Mark Smith (The Guardian, 22 March, page 30) covered the story of Glossop Library in Derbyshire. The library is housed in the Victoria Hall, which was established through the patronage of Lord Howard in 1888 with a legal covenant that the land gifted to the town council should be ‘for the purpose of the erection of a public free library and public hall thereon’. The County Council wants to move its library out of the building, in trust to Glossop Borough Council, and build a brand new library at a cost of £2 million. A local campaign, Glossop Soul (Save Our Unique Library) opposes the move and wants the existing building to be modernised and kept in its intended use. Local opinion is divided.

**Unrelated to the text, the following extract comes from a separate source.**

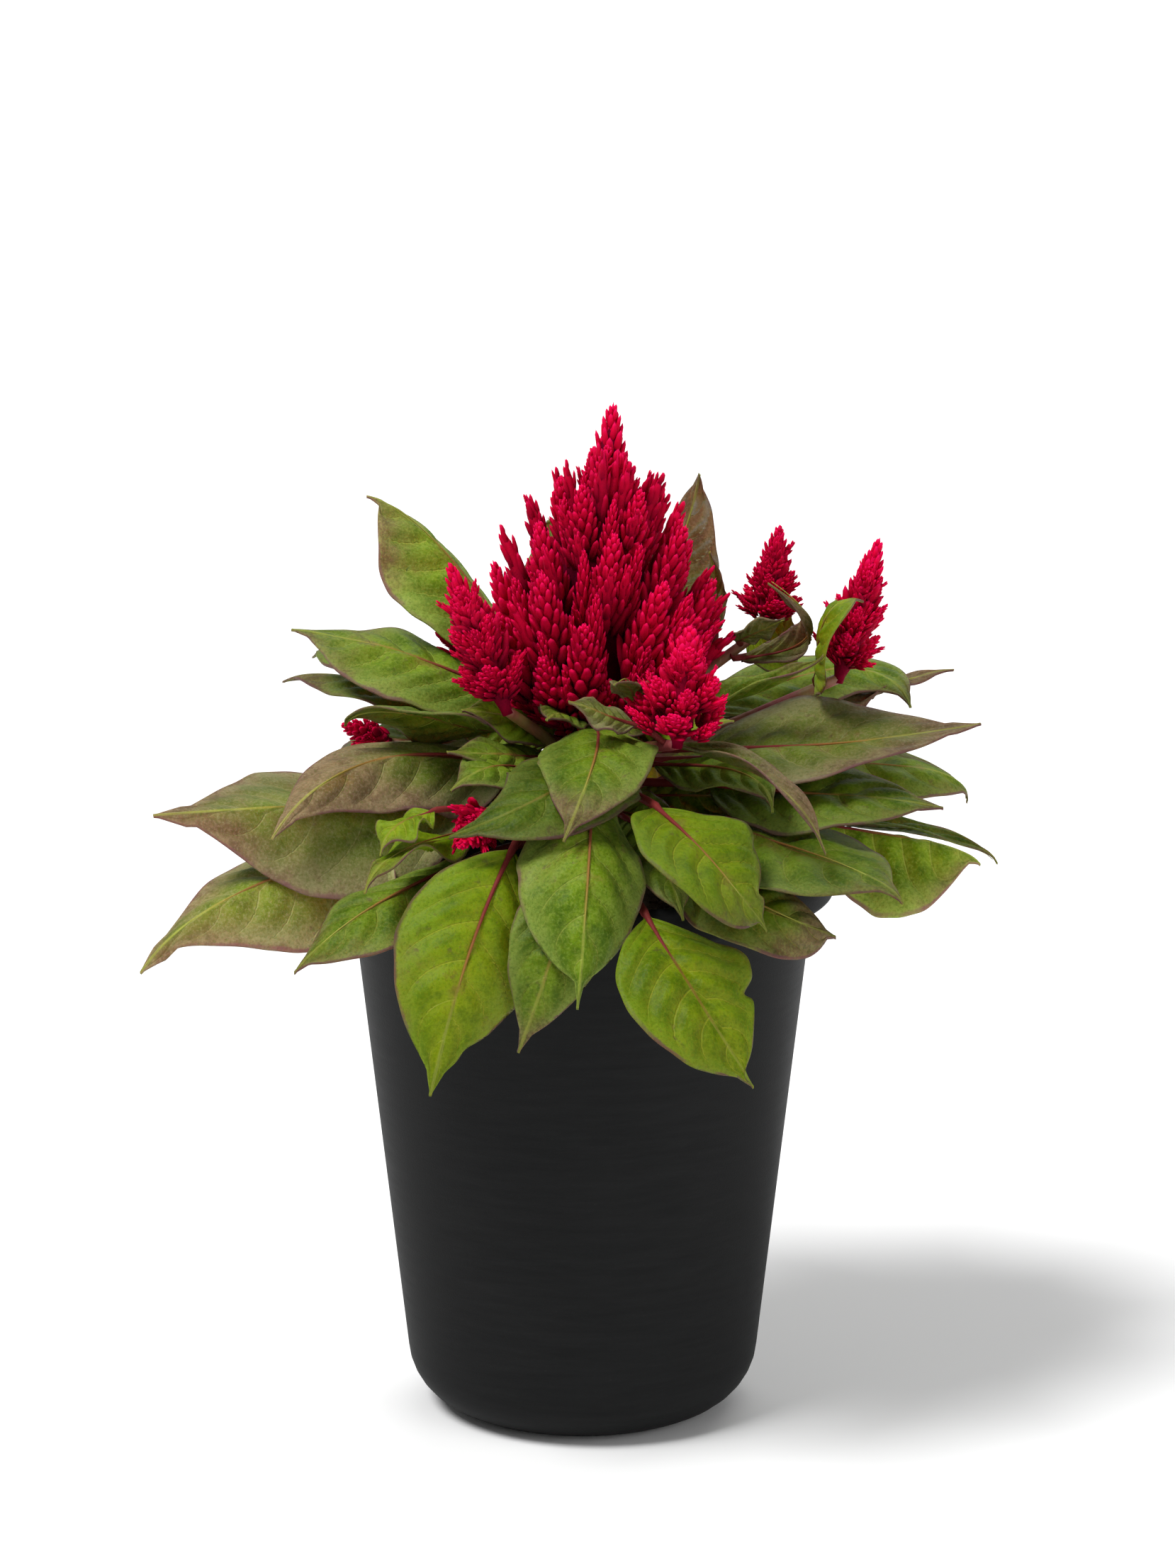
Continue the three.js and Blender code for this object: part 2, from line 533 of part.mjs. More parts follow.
// The smaller core that the spikes stand out of.
function coreBody(base, tip, footRadius, spread, sides) {
  const axis = tip.clone().sub(base);
  const [across, up] = crossAxes(axis.clone().normalize());
  const profile = [
    [0, footRadius / spread], [0.1, 0.42], [0.35, 0.5], [0.6, 0.36], [0.8, 0.18], [0.92, 0.06],
  ];
  return toSolid(loft(profile.map(([share, reach]) => {
    const centre = base.clone().addScaledVector(axis, share);
    return ringAround(centre, across, up, reach * spread, sides);
  })));
}

function makePlume(name, random) {
  const plume = plumes[name];
  const base = stemCurve(plume.on).getPoint(1);
  const start = stemCurve(plume.on).getTangent(1);
  const tip = toVector(plume.tip);
  const footRadius = stemRadius(plume.on, 1);
  const axis = tip.clone().sub(base);
  const length = axis.length();
  const along = axis.clone().normalize();
  const [across, up] = crossAxes(along);
  const shape = { radius: plume.spike, rings: plume.rings, sides: plume.sides };
  const leader = base.clone().addScaledVector(axis, 0.55);
  const bodies = [
    coreBody(base, tip, footRadius, plume.spread, plume.sides),
    spikeBody({ ...shape, base: leader, tip, turn: 0 }),
  ];
  for (const [index, row] of plumeRows[plume.rows].entries()) {
    for (let spike = 0; spike < row.count; spike++) {
      const angle = (2 * Math.PI * (spike + 0.5 * (index % 2) + 0.3 * (random() - 0.5))) / row.count;
      const outward = across.clone().multiplyScalar(Math.cos(angle))
        .addScaledVector(up, Math.sin(angle));
      const reach = plume.spread * row.reach * (0.94 + 0.12 * random());
      const end = base.clone().addScaledVector(along, length * (row.height + 0.04 * (random() - 0.5)))
        .addScaledVector(outward, reach);
      const lean = radians(row.lean);
      const heading = along.clone().multiplyScalar(Math.cos(lean))
        .addScaledVector(outward, Math.sin(lean));
      const root = end.clone().addScaledVector(heading, -length * row.length);
      bodies.push(spikeBody({ ...shape, base: root, tip: end, turn: 2 * Math.PI * random() }));
    }
  }
  const trimmed = wasm.Manifold.union(bodies).trimByPlane(start.toArray(), start.dot(base) + clearance);
  return toGeometry(largestBody(trimmed));
}

// The whole plant
function named(name, geometry, colour, roughness = 0.6) {
  const material = new THREE.MeshStandardMaterial({ color: colour, roughness, metalness: 0 });
  const mesh = new THREE.Mesh(geometry, material);
  mesh.name = name;
  return mesh;
}

const plant = new THREE.Group();
plant.add(named("pot", makePot(), colours.pot, 0.45));
plant.add(named("soil", makeSoil(), colours.soil, 0.95));
plant.add(named("stem", makeStem(), colours.stem, 0.5));
for (const name of Object.keys(leaves)) {
  plant.add(named(name + "Leaf", makeLeaf(name), colours[leaves[name].tone]));
}
const random = seededRandom(seed);
for (const name of Object.keys(plumes)) {
  plant.add(named(name, makePlume(name, random), colours.plume, 0.7));
}

export default plant;
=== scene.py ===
import math
import random
import bpy
import bmesh
from mathutils import Matrix, Vector, noise


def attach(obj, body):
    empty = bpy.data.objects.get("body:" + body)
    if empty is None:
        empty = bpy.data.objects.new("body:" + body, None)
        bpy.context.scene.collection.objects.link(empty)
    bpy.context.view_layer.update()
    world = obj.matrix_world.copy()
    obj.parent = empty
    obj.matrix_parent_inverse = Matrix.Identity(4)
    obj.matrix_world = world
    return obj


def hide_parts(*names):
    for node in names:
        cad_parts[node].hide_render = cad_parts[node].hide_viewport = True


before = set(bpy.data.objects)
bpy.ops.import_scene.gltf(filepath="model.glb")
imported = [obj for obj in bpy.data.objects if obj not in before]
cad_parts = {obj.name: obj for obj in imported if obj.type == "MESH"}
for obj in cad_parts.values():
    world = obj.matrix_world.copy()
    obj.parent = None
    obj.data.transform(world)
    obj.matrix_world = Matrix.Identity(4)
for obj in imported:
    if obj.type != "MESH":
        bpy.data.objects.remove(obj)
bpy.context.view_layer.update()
mm = 0.001
print("frame loaded:", len(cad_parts), "nodes")

# View: the camera stands in front and a little above, as far off as a portrait lens would be
view = {"target": (1.14, 0, 147.6), "distance": 1100, "elevation": 12.5, "lens": 109.97, "sensor": 36}


def addObject(name, data):
    made = bpy.data.objects.new(name, data)
    bpy.context.collection.objects.link(made)
    return made


def addCamera():
    tilt = math.radians(view["elevation"])
    target = Vector(view["target"]) * mm
    camera = bpy.data.cameras.new("camera")
    camera.sensor_fit = "VERTICAL"
    camera.sensor_height = view["sensor"]
    camera.lens = view["lens"]
    camera.clip_end = 60
    stand = addObject("camera", camera)
    stand.location = target + Vector((0, -math.cos(tilt), math.sin(tilt))) * view["distance"] * mm
    stand.rotation_euler = (math.pi / 2 - tilt, 0, 0)
    bpy.context.scene.camera = stand


addCamera()


class Value:  # a socket's value, on which the usual operators add Math nodes
    def __init__(self, tree, socket):
        self.tree = tree
        self.socket = socket

    def math(self, operation, *operands, clamp=False):
        settings = {"operation": operation, "use_clamp": clamp}
        return addNode(self.tree, "ShaderNodeMath", settings, dict(enumerate(operands)))

    def __add__(self, other):
        return self.math("ADD", self, other)

    def __radd__(self, other):
        return self.math("ADD", other, self)

    def __sub__(self, other):
        return self.math("SUBTRACT", self, other)

    def __rsub__(self, other):
        return self.math("SUBTRACT", other, self)

    def __mul__(self, other):
        return self.math("MULTIPLY", self, other)

    def __rmul__(self, other):
        return self.math("MULTIPLY", other, self)

    def bounded(self):
        return self.math("ADD", self, 0, clamp=True)

    def size(self):
        return self.math("ABSOLUTE", self)

    def rest(self):
        return self.math("FRACT", self)


def addNode(tree, kind, settings=None, inputs=None, output=0):
    made = tree.nodes.new(kind)
    for name, value in (settings or {}).items():
        if name == "stops":
            ramp = made.color_ramp
            while len(ramp.elements) < len(value):
                ramp.elements.new(0.5)
            for element, (place, colour) in zip(ramp.elements, value):
                element.position = place
                element.color = (*colour, 1)
        else:
            setattr(made, name, value)
    for name, value in (inputs or {}).items():
        if isinstance(value, Value):
            tree.links.new(value.socket, made.inputs[name])
        else:
            made.inputs[name].default_value = value
    return Value(tree, made.outputs[output])


def smoothStep(value, low, high):
    settings = {"interpolation_type": "SMOOTHSTEP"}
    inputs = {"Value": value, "From Min": low, "From Max": high}
    return addNode(value.tree, "ShaderNodeMapRange", settings, inputs)


def fadeOut(value, low, high):
    return 1 - smoothStep(value, low, high)


def mixColours(factor, first, second):  # the Mix node has its colours at inputs 6 and 7, and at output 2
    colours = [c if isinstance(c, Value) else (*c, 1) for c in (first, second)]
    inputs = {0: factor, 6: colours[0], 7: colours[1]}
    return addNode(factor.tree, "ShaderNodeMix", {"data_type": "RGBA"}, inputs, 2)


def layered(ground, *layers):  # each layer is how far it covers the ground, and its colour
    for cover, colour in layers:
        ground = mixColours(cover, ground, colour)
    return ground


def noiseAt(tree, vector, scale, detail=3, roughness=0.55):
    inputs = {"Vector": vector, "Scale": scale, "Detail": detail, "Roughness": roughness}
    return addNode(tree, "ShaderNodeTexNoise", {}, inputs, "Fac")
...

Meanwhile in April’s issue of The Garden (magazine of the Royal Horticultural Society) there is an impassioned article (page 23) by Lia Leendertz in defence of public allotments. Some local authorities, strapped for cash as many are, seek to sell off publicly owned allotments to developers. They argue that this is in the wider interests of the overall community, while allotment holders are a minority of selfish, privileged individuals. The writer draws on the history of allotments to fight her corner, citing the 1845 General Enclosure Act. At that time some 615,000 acres of land were enclosed, while 2200 acres were converted into allotments for the poor (0.36%). There is (only arguably) less poverty and dependence on allotments, but these are ‘our last fingerhold on the vast tracts of land we could once call upon, carved off millions of acres at a time. No-one should be regarded as selfish for defending that’.

Heritage attaches to public park names, the products of a bygone era of gentry patronage and a long and unfinished battle over rights to common land. In each case a decision has to be made. In each case there are vociferous opponents and proponents and valid arguments on both sides. Heritage is an arena of cultural, social and political conflict, with underlying forces of change, both material and cultural. Who is to decide? Do the answers have to be homogenous? Should we sanitise history? Should what was decided in the past determine what we can do in the present and for the future?